* TASK *
Look below and pull out each line with the word "this".

── INPUT ROWS

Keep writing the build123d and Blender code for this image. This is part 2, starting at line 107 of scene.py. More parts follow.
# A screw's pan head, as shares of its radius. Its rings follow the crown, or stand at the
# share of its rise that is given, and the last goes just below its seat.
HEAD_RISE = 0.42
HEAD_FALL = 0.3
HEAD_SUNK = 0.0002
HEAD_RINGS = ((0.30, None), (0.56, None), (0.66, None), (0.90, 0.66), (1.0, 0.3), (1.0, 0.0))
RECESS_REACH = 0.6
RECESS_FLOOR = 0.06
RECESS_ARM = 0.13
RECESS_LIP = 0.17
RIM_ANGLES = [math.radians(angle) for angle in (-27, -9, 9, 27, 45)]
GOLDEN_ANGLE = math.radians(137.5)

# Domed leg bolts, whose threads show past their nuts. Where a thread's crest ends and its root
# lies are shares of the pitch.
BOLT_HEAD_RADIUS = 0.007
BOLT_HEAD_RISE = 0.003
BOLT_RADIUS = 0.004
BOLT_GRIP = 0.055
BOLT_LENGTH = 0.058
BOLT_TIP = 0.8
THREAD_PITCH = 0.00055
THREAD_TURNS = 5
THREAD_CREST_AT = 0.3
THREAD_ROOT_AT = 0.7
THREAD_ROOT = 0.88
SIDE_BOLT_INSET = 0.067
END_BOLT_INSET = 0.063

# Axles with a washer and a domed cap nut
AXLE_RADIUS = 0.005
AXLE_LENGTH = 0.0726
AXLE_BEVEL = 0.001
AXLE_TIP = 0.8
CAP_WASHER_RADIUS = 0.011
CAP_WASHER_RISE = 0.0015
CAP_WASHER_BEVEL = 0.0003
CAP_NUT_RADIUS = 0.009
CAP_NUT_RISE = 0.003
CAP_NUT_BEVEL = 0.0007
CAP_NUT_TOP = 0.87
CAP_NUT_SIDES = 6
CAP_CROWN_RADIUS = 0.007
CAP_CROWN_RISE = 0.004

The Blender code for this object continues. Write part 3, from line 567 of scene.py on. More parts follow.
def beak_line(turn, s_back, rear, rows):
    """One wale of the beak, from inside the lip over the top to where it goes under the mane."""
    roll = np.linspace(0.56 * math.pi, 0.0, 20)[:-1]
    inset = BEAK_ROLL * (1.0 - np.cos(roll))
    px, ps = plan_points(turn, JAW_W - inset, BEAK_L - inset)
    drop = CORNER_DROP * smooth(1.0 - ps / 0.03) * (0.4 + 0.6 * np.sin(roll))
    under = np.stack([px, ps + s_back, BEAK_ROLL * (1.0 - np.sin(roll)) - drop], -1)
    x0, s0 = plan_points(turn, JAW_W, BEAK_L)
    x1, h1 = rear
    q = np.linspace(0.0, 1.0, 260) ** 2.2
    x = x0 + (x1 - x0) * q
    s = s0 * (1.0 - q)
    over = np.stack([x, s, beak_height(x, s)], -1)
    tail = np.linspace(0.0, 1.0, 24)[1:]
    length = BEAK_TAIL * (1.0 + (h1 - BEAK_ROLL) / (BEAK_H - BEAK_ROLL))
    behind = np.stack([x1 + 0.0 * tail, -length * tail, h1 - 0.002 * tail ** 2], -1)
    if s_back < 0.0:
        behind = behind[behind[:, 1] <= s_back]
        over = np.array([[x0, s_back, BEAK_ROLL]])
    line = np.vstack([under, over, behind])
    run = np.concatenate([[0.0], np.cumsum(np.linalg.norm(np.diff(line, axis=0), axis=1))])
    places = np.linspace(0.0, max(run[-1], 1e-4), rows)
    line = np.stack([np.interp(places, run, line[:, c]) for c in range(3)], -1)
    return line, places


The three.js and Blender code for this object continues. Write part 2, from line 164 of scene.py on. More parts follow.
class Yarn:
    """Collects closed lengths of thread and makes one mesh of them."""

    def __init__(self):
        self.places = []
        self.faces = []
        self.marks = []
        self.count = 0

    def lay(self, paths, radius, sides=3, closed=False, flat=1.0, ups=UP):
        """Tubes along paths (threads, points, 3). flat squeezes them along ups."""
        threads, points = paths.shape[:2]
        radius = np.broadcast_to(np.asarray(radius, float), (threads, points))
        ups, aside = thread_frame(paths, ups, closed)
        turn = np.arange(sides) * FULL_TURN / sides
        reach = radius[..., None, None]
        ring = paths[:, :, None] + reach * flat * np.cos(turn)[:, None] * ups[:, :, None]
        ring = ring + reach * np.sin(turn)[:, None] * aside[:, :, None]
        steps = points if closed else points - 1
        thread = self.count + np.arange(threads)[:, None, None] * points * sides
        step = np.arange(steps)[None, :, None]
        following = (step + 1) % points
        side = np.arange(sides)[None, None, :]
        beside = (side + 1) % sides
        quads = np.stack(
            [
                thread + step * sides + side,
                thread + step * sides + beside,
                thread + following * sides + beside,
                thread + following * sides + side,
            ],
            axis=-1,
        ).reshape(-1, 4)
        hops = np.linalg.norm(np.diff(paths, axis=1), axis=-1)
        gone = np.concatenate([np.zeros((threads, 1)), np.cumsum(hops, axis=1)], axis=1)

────

* RESULT OF THE EXERCISE *
Keep writing the build123d and Blender code for this image. This is part 2, starting at line 107 of scene.py. More parts follow.
The Blender code for this object continues. Write part 3, from line 567 of scene.py on. More parts follow.
The three.js and Blender code for this object continues. Write part 2, from line 164 of scene.py on. More parts follow.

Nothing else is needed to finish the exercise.